Read through the records below and copy each line that uses the word "from".

[Collected data]
=-=-=-=-=
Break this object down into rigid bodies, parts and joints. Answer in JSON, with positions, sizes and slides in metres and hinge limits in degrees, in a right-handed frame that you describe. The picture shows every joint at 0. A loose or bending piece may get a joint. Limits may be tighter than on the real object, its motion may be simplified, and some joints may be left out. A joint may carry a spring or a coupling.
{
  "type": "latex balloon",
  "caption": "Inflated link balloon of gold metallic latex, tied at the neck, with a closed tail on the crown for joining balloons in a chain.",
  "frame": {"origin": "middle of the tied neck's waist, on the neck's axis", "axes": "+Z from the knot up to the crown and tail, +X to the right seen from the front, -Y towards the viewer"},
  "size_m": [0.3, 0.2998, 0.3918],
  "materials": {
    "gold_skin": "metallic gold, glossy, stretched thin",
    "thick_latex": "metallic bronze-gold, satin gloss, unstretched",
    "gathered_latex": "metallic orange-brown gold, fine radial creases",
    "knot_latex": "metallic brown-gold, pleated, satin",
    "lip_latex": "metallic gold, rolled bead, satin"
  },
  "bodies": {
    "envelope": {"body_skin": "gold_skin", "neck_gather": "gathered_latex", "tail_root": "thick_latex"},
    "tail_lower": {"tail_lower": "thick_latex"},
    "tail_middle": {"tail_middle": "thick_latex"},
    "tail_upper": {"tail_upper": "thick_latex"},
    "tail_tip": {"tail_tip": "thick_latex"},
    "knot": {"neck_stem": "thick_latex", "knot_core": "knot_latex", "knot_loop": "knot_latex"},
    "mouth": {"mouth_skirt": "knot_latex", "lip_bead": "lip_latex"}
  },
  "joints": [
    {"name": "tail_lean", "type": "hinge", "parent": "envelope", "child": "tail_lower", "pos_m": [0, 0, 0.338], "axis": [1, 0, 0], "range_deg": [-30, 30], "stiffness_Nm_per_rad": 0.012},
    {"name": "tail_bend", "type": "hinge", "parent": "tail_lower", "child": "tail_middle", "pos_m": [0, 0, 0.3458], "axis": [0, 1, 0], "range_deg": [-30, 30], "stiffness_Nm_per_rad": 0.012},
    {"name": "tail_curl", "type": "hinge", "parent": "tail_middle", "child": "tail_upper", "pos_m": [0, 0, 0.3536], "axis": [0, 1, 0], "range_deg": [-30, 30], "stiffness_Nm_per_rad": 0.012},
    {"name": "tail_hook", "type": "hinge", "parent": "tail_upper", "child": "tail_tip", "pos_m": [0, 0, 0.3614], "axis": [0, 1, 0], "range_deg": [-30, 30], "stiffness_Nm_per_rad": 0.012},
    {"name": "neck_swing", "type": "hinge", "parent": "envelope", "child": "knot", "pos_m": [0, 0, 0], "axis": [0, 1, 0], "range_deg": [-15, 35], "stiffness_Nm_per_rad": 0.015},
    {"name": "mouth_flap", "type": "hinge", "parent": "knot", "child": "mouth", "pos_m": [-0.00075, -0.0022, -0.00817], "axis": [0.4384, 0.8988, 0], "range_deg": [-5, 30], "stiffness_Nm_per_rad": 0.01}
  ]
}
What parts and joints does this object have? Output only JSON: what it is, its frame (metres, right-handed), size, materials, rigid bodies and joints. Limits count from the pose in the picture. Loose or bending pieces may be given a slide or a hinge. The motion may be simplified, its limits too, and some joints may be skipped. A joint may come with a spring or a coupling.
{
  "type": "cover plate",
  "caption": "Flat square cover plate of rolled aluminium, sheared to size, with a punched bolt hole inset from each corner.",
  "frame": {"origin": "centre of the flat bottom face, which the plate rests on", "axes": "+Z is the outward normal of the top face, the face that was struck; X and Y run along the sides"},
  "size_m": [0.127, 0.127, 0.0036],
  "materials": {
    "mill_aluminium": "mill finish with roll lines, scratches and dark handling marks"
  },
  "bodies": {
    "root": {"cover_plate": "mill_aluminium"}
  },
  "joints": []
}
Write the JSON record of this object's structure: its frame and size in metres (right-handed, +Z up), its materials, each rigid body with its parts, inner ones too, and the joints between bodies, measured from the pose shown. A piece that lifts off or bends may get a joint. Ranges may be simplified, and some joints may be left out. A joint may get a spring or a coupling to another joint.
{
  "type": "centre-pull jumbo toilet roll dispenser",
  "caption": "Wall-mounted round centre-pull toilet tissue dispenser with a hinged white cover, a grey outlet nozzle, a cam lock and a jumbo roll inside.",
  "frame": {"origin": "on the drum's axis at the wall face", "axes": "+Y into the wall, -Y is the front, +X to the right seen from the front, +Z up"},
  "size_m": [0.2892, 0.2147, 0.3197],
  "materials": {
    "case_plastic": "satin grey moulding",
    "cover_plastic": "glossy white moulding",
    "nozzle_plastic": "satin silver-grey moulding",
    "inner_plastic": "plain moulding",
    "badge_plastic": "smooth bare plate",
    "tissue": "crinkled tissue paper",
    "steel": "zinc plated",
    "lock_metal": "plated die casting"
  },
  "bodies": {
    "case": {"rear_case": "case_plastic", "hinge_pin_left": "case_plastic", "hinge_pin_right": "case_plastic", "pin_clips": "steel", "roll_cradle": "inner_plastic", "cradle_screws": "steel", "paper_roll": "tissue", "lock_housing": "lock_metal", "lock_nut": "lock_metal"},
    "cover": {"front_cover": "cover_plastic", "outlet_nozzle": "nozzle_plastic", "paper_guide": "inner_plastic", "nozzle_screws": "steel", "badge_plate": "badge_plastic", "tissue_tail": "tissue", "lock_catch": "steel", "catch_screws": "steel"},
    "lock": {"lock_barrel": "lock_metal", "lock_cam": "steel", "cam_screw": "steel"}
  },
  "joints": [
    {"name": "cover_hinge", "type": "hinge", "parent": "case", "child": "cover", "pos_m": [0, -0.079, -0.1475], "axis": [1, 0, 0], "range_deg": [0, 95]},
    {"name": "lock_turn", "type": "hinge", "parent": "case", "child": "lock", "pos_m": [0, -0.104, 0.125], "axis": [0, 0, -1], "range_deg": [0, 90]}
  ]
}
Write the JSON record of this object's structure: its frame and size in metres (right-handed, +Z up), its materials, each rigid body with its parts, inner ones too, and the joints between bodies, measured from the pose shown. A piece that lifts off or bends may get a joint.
=-=-=-=-=
**Result of the task**
  "frame": {"origin": "middle of the tied neck's waist, on the neck's axis", "axes": "+Z from the knot up to the crown and tail, +X to the right seen from the front, -Y towards the viewer"},
What parts and joints does this object have? Output only JSON: what it is, its frame (metres, right-handed), size, materials, rigid bodies and joints. Limits count from the pose in the picture. Loose or bending pieces may be given a slide or a hinge. The motion may be simplified, its limits too, and some joints may be skipped. A joint may come with a spring or a coupling.
  "caption": "Flat square cover plate of rolled aluminium, sheared to size, with a punched bolt hole inset from each corner.",
Write the JSON record of this object's structure: its frame and size in metres (right-handed, +Z up), its materials, each rigid body with its parts, inner ones too, and the joints between bodies, measured from the pose shown. A piece that lifts off or bends may get a joint. Ranges may be simplified, and some joints may be left out. A joint may get a spring or a coupling to another joint.
  "frame": {"origin": "on the drum's axis at the wall face", "axes": "+Y into the wall, -Y is the front, +X to the right seen from the front, +Z up"},
Write the JSON record of this object's structure: its frame and size in metres (right-handed, +Z up), its materials, each rigid body with its parts, inner ones too, and the joints between bodies, measured from the pose shown. A piece that lifts off or bends may get a joint.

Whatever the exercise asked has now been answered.